Write out the entries again exactly as they are given.
——————
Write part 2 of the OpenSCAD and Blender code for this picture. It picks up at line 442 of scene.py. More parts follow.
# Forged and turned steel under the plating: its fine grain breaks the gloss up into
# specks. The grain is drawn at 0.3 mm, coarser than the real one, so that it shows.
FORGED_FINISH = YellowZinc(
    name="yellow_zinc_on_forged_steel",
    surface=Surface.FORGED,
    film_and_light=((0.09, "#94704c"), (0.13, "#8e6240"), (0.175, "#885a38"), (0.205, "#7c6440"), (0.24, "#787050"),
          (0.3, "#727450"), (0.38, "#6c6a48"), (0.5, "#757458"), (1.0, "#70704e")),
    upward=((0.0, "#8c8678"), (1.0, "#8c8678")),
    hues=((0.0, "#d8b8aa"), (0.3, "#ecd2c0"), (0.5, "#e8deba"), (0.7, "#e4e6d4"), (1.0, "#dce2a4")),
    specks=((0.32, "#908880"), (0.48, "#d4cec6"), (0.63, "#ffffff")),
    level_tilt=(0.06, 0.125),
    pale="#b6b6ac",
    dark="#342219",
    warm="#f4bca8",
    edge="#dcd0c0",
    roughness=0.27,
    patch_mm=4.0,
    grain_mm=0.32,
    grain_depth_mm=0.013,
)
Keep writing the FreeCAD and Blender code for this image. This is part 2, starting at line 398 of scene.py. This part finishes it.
——————
PROBLEM SOLUTION =>
Write part 2 of the OpenSCAD and Blender code for this picture. It picks up at line 442 of scene.py. More parts follow.
# Forged and turned steel under the plating: its fine grain breaks the gloss up into
# specks. The grain is drawn at 0.3 mm, coarser than the real one, so that it shows.
FORGED_FINISH = YellowZinc(
    name="yellow_zinc_on_forged_steel",
    surface=Surface.FORGED,
    film_and_light=((0.09, "#94704c"), (0.13, "#8e6240"), (0.175, "#885a38"), (0.205, "#7c6440"), (0.24, "#787050"),
          (0.3, "#727450"), (0.38, "#6c6a48"), (0.5, "#757458"), (1.0, "#70704e")),
    upward=((0.0, "#8c8678"), (1.0, "#8c8678")),
    hues=((0.0, "#d8b8aa"), (0.3, "#ecd2c0"), (0.5, "#e8deba"), (0.7, "#e4e6d4"), (1.0, "#dce2a4")),
    specks=((0.32, "#908880"), (0.48, "#d4cec6"), (0.63, "#ffffff")),
    level_tilt=(0.06, 0.125),
    pale="#b6b6ac",
    dark="#342219",
    warm="#f4bca8",
    edge="#dcd0c0",
    roughness=0.27,
    patch_mm=4.0,
    grain_mm=0.32,
    grain_depth_mm=0.013,
)
Keep writing the FreeCAD and Blender code for this image. This is part 2, starting at line 398 of scene.py. This part finishes it.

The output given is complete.